On Friday, 4 December 2020 at 14:48:32 UTC, jmh530 wrote:
It looks like all the `sweep_XXX` functions are only defined
for contiguous slices, as that would be the default if define a
Slice!(T, N).
How the functions access the data is a big difference. If you
compare the `sweep_field` version with the `sweep_naive`
version, the `sweep_field` function is able to access through
one index, whereas the `sweep_naive` function has to use two in
the 2d version and 3 in the 3d version.
Also, the main difference in the NDSlice version is that it
uses *built-in* MIR functionality, like how `sweep_ndslice`
uses the `each` function from MIR, whereas `sweep_field` uses a
for loop. I think this is partially to show that the built-in
MIR functionality is as fast as if you tried to do it with a
for loop yourself.
I see, looking at some of the code, field case is literally doing
the indexing calculation right there. I guess ndslice is doing
the same thing just with "Mir magic" an in the background? Still,
ndslice is able to get a consistent higher rate of flops than the
field case - interesting.
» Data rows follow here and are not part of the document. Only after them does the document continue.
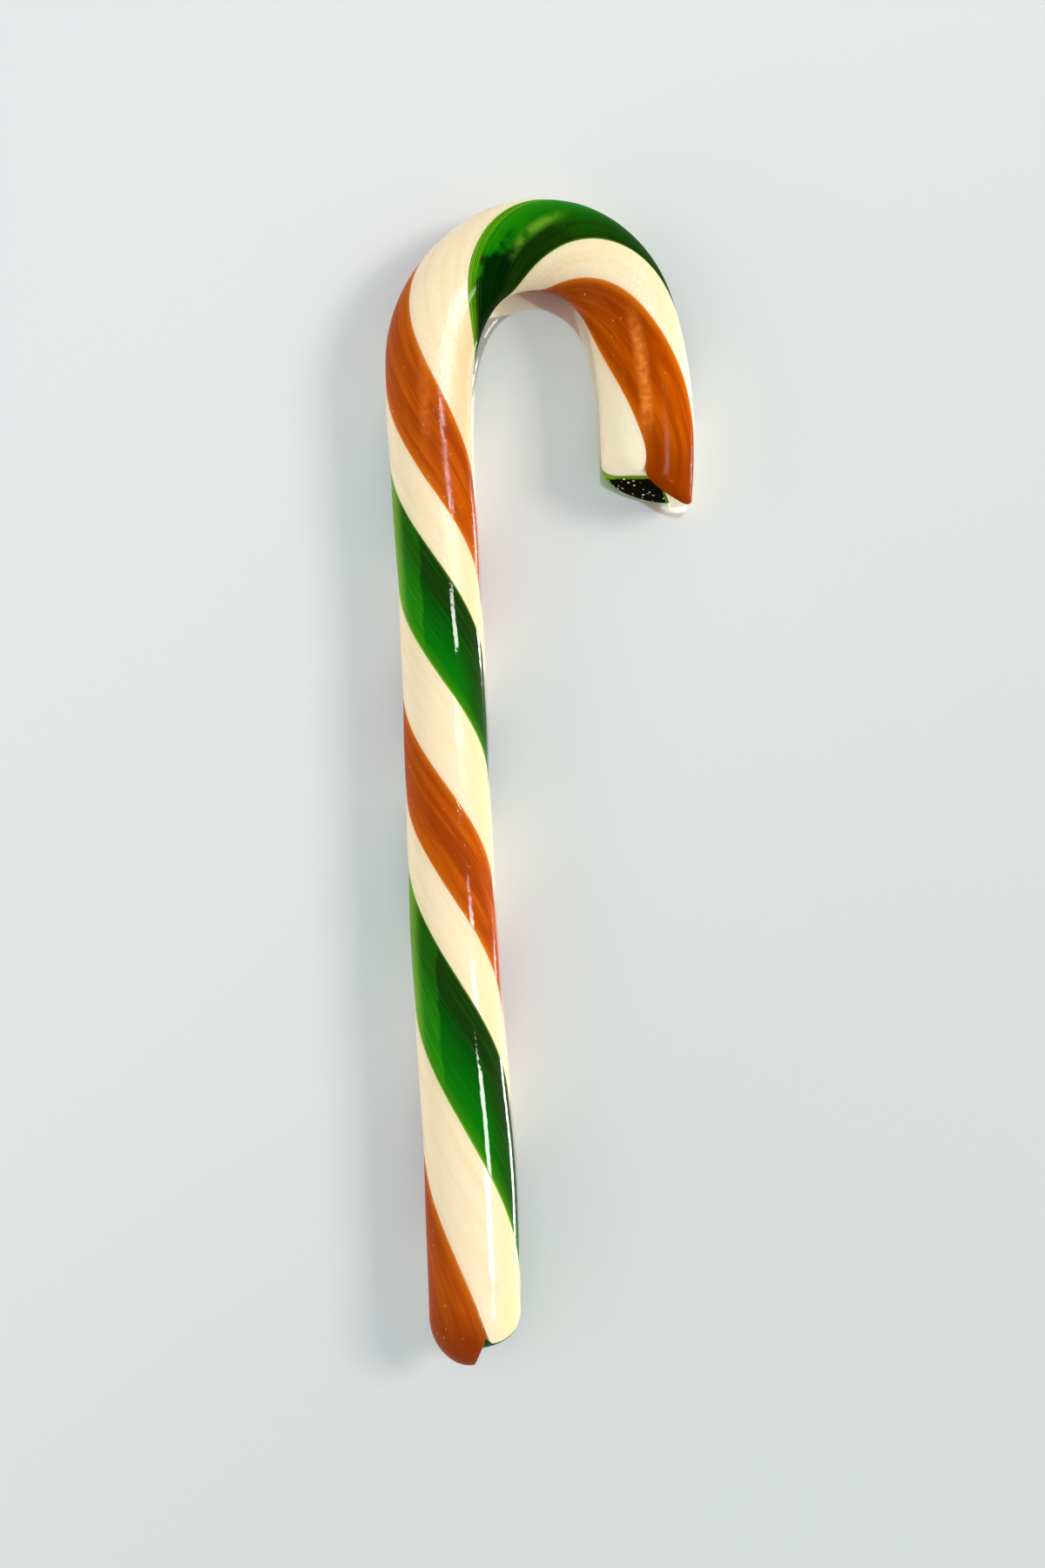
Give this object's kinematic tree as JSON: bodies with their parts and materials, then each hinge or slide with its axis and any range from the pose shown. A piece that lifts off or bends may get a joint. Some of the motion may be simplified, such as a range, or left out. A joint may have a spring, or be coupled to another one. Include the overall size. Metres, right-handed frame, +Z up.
{
  "type": "candy cane",
  "caption": "Hand-pulled candy cane of caramel, cream and clear green sugar strands twisted into one thick stick and bent into a hook.",
  "frame": {"origin": "on the table under the middle of the cane's bounding box, the cane lying on its side", "axes": "+Y along the shaft from the foot to the hook, +X towards the hook's open end, +Z up from the table"},
  "size_m": [0.0472, 0.1768, 0.014],
  "materials": {
    "caramel_sugar": "glossy boiled sugar, cloudy caramel",
    "cream_sugar": "satin gloss pulled sugar, opaque cream",
    "green_sugar": "glossy boiled sugar, deep clear green"
  },
  "bodies": {
    "root": {"caramel_strand": "caramel_sugar", "cream_strand_wide": "cream_sugar", "green_strand": "green_sugar", "cream_strand_narrow": "cream_sugar"}
  },
  "joints": []
}
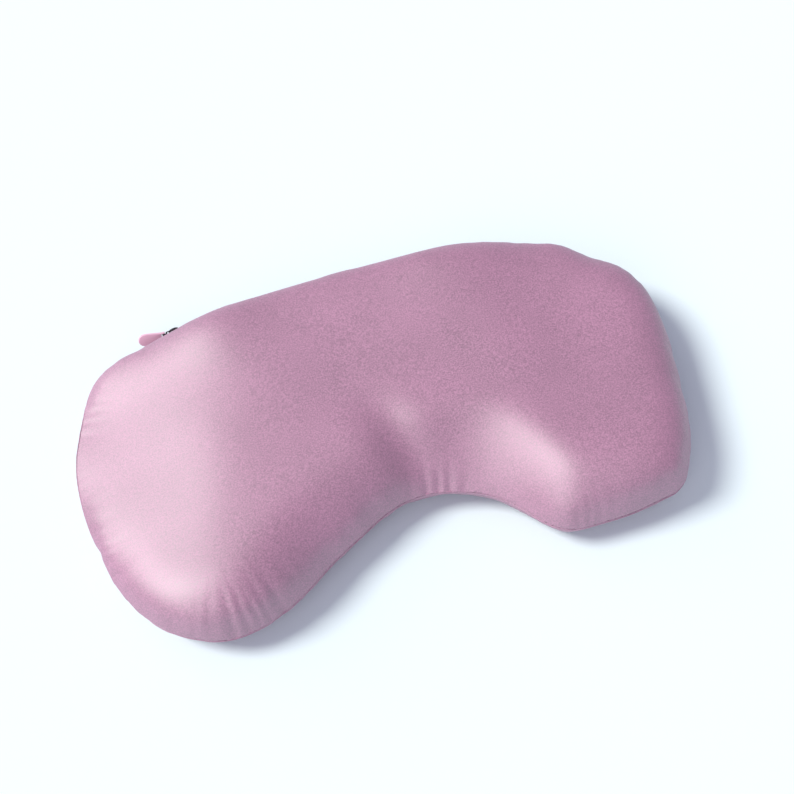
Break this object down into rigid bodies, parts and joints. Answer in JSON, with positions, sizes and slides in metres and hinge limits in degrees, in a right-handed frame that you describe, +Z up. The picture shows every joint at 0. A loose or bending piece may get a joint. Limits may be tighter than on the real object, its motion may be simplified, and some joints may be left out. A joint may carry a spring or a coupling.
{
  "type": "eye pillow",
  "caption": "Kidney-shaped satin eye pillow with a nose notch, a zipped cover with a teardrop pull, and a seed-filled cotton insert.",
  "frame": {"origin": "on the surface the pillow lies on, under the middle of its outline", "axes": "+X along the pillow, +Y towards the zipped brow edge, -Y towards the nose notch, +Z up"},
  "size_m": [0.23, 0.1319, 0.03],
  "materials": {
    "satin": "dusty pink satin, softly glossy",
    "thread": "matching pink polyester sewing thread",
    "cotton": "plain unbleached cotton",
    "cotton_thread": "plain white sewing thread",
    "seeds": "glossy brown flax seeds",
    "zip_tape": "pink woven zip tape",
    "zip_nylon": "pink nylon coil",
    "zip_metal": "dark metal",
    "pull_enamel": "light pink enamel"
  },
  "bodies": {
    "pillow": {"cover_top_panel": "satin", "cover_bottom_panel": "satin", "cover_seam_thread": "thread", "insert_top_panel": "cotton", "insert_bottom_panel": "cotton", "insert_seam_thread": "cotton_thread", "insert_closing_thread": "cotton_thread", "seed_fill": "seeds", "zip_tape_upper": "zip_tape", "zip_tape_lower": "zip_tape", "zip_coil_upper": "zip_nylon", "zip_coil_lower": "zip_nylon", "zip_stitching_upper": "thread", "zip_stitching_lower": "thread", "zip_top_stop_upper": "zip_nylon", "zip_top_stop_lower": "zip_nylon", "zip_bottom_stop": "zip_nylon"},
    "slider": {"slider_body": "zip_metal", "slider_bridge": "zip_metal"},
    "pull": {"pull_eye": "zip_metal", "pull_tab": "pull_enamel"}
  },
  "joints": [
    {"name": "slider_travel", "type": "hinge", "parent": "pillow", "child": "slider", "pos_m": [0, -0.314, 0.012], "axis": [0, 0, -1], "range_deg": [0, 15.2]},
    {"name": "pull_swing", "type": "hinge", "parent": "slider", "child": "pull", "pos_m": [-0.06637, 0.06239, 0.012], "axis": [0, 0, -1], "range_deg": [-8, 168]}
  ]
}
One thing I discovered about these
kinds of plots is that introducing log scale or two particularly
for timed comparisons can make the differences between different
methods that look close clearer. A log plot might show some
consistent difference between the timings of ndslice and the
field case. Underneath they should be doing essentially the same
thing so teasing out what is causing the difference would be
interesting. Is Mir doing some more efficient form of the
indexing calculation than naked field calculations?
I'm still not sure why slice is so slow. Doesn't that completely
rely on the opSlice implementations? The choice of indexing
method and underlying data structure? Isn't it just a symbolic
interface that you write whatever you want?